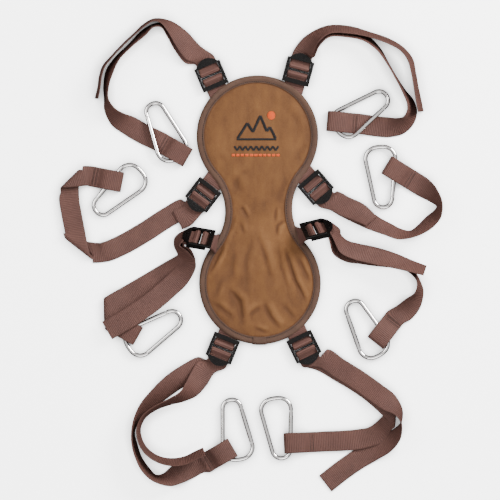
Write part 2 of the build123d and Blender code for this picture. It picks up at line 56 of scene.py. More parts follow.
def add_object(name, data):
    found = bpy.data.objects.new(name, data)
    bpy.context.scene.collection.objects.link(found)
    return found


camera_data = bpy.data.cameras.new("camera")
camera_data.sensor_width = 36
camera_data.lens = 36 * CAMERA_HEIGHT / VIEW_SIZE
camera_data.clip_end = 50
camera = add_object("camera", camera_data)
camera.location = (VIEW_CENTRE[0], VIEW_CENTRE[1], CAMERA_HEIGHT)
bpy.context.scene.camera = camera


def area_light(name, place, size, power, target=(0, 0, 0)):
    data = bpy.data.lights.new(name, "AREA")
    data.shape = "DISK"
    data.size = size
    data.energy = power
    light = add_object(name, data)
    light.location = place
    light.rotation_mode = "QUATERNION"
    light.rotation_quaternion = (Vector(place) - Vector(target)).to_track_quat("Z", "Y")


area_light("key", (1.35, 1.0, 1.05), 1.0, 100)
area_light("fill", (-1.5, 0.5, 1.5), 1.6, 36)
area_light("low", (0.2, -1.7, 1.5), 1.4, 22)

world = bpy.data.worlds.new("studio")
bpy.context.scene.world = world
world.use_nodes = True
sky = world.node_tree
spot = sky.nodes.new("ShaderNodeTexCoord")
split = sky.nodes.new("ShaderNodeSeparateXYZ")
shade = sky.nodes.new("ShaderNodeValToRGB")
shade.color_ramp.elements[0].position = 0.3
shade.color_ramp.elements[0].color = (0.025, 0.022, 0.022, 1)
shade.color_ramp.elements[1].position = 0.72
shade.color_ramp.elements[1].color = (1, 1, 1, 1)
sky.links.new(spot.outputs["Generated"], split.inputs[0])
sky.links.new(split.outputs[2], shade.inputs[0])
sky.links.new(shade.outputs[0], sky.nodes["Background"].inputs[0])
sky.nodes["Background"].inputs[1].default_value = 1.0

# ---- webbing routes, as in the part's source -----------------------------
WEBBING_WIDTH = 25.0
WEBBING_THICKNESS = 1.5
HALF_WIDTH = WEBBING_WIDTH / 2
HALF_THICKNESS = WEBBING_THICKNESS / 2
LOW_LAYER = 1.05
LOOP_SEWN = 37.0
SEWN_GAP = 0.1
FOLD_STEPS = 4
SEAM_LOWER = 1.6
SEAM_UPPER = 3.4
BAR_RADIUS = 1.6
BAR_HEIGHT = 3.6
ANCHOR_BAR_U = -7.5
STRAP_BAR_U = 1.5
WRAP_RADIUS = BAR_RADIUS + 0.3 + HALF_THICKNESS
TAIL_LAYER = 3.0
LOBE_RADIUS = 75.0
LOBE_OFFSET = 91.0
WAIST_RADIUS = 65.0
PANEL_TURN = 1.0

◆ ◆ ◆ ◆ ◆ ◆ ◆

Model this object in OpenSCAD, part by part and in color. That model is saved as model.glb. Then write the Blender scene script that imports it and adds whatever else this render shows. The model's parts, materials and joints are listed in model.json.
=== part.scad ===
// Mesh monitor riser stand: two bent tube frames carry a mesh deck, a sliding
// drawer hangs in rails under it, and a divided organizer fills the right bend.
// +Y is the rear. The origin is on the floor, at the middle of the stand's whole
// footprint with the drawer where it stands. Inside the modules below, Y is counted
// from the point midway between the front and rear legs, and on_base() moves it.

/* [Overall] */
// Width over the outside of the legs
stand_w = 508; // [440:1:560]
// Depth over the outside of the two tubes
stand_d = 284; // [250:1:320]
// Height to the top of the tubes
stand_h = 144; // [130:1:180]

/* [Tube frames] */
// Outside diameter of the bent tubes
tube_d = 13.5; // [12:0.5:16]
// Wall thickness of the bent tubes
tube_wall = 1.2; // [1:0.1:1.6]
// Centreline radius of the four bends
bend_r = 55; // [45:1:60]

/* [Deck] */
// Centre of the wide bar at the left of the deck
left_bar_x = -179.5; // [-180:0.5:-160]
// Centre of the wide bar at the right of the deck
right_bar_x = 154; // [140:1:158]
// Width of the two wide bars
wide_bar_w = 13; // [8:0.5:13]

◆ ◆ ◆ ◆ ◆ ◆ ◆

Aim of the exercise: Transcribe precisely the lines between the one that contains "Write part 2" and the one that contains "light.rotation_quaternion = (Vector(place)", counting those two lines as part of the range.

Response to this task:
Write part 2 of the build123d and Blender code for this picture. It picks up at line 56 of scene.py. More parts follow.
def add_object(name, data):
    found = bpy.data.objects.new(name, data)
    bpy.context.scene.collection.objects.link(found)
    return found


camera_data = bpy.data.cameras.new("camera")
camera_data.sensor_width = 36
camera_data.lens = 36 * CAMERA_HEIGHT / VIEW_SIZE
camera_data.clip_end = 50
camera = add_object("camera", camera_data)
camera.location = (VIEW_CENTRE[0], VIEW_CENTRE[1], CAMERA_HEIGHT)
bpy.context.scene.camera = camera


def area_light(name, place, size, power, target=(0, 0, 0)):
    data = bpy.data.lights.new(name, "AREA")
    data.shape = "DISK"
    data.size = size
    data.energy = power
    light = add_object(name, data)
    light.location = place
    light.rotation_mode = "QUATERNION"
    light.rotation_quaternion = (Vector(place) - Vector(target)).to_track_quat("Z", "Y")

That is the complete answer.